Developing Dome A on the East Antarctic Plateau for Astronomy
Carl Pennypacker
UC Berkeley
A successful expedition led by the Polar Research Institute of China has successfully installed a series of the first small astronomical telescopes on Dome A, the highest point on the East Antarctic Plateau. A growing international collaboration for astronomy, a subset of this traverse, has been designed and led by astronomers from China and Texas A&M, with cooperation of Cal Tech, Berkeley, and Univ. of Arizona team members. Dome A holds the potential to be one of the best sites on the planet for optical, infrared, and sub millimeter astronomy, and a number of pioneering telescopes are in construction, to be placed on the Dome in the near future. Much larger instruments, with substantial capabilities for lower costs than mid-latitude instruments are also being studied, to take advantage of the astronomical conditions there.

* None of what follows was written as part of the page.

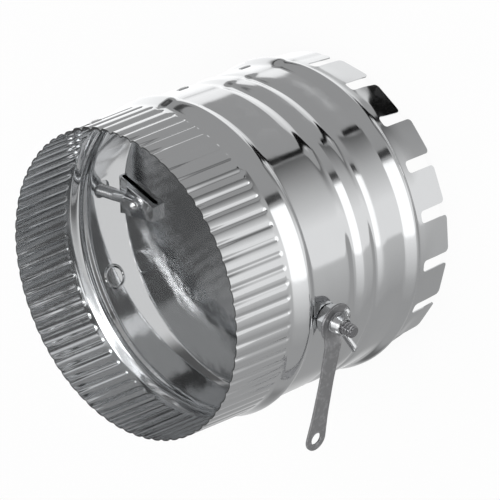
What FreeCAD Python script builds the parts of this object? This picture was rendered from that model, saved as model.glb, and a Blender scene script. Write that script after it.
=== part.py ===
import FreeCAD, Part
import math
import os
from FreeCAD import Vector

# Starting collar with damper, millimetres. Z runs along the duct: the tab ends are at z = 0 and the
# crimped rim is at the top. X runs along the damper pins, with the lever at +X.
OUT = "parts"

# Sheet body, sizes measured on the outside of the sheet.
BODY_R = 76.2                      # nominal 6 inch duct
SHEET_T = 0.6
LENGTH = 139.7
INNER_R = BODY_R - SHEET_T

# Heights along the axis, as shares of the length.
STOP_BEAD_Z = 0.6858 * LENGTH
SHAFT_Z = 0.6013 * LENGTH          # damper axis
WIDE_GROOVE_Z = 0.4667 * LENGTH
NARROW_GROOVE_Z = 0.3636 * LENGTH
FLANGE_BEAD_Z = 0.1732 * LENGTH

# Crimped end.
CRIMP_COUNT = 70
CRIMP_RIM_R = BODY_R - 1.5         # the crimped end draws in so that it slides into the next duct
CRIMP_NECK_R = BODY_R - 0.3
CRIMP_NECK_Z = STOP_BEAD_Z + 8.7
CRIMP_END_Z = CRIMP_NECK_Z + 2.1   # lower end of the grooves
CRIMP_PHASE = 2.8                  # degrees
CRIMP_DEPTH = 1.25
CRIMP_MOUTH_HALF = 1.5             # half width of a groove at the surface
CRIMP_FLOOR_HALF = 0.55
CRIMP_END_RUN = 1.6                # length of the sloped end of a groove

# Stop bead between the crimps and the plain band.
STOP_BEAD_R = BODY_R + 1.9
STOP_BEAD_FOOT_Z = STOP_BEAD_Z - 3.9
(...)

This traverse has left three small wide-field of view instruments built by Chinese scientists -- C-Star -- for continuous monitoring of a field around -90 Declination, and the Gattini camera, encapsulating the successful system and team from Dome C. Successive traverses for the next years are being planned, with increasing astronomical capabilities and scientific results, and China is developing a winter-over capability. The AST-3 (Antarctic Schmidt Telescopes) system, to be placed on the 2009 traverse, is expected to find approximately one earth mass planet a year, by gravitational micro-lensing. In addition, AST3 will find approximately 100 supernovae a year (< z=0.1). AST3 is built around recently available and working (on a telescope)10K x 10K monolithic CCD's, of interest in their own right.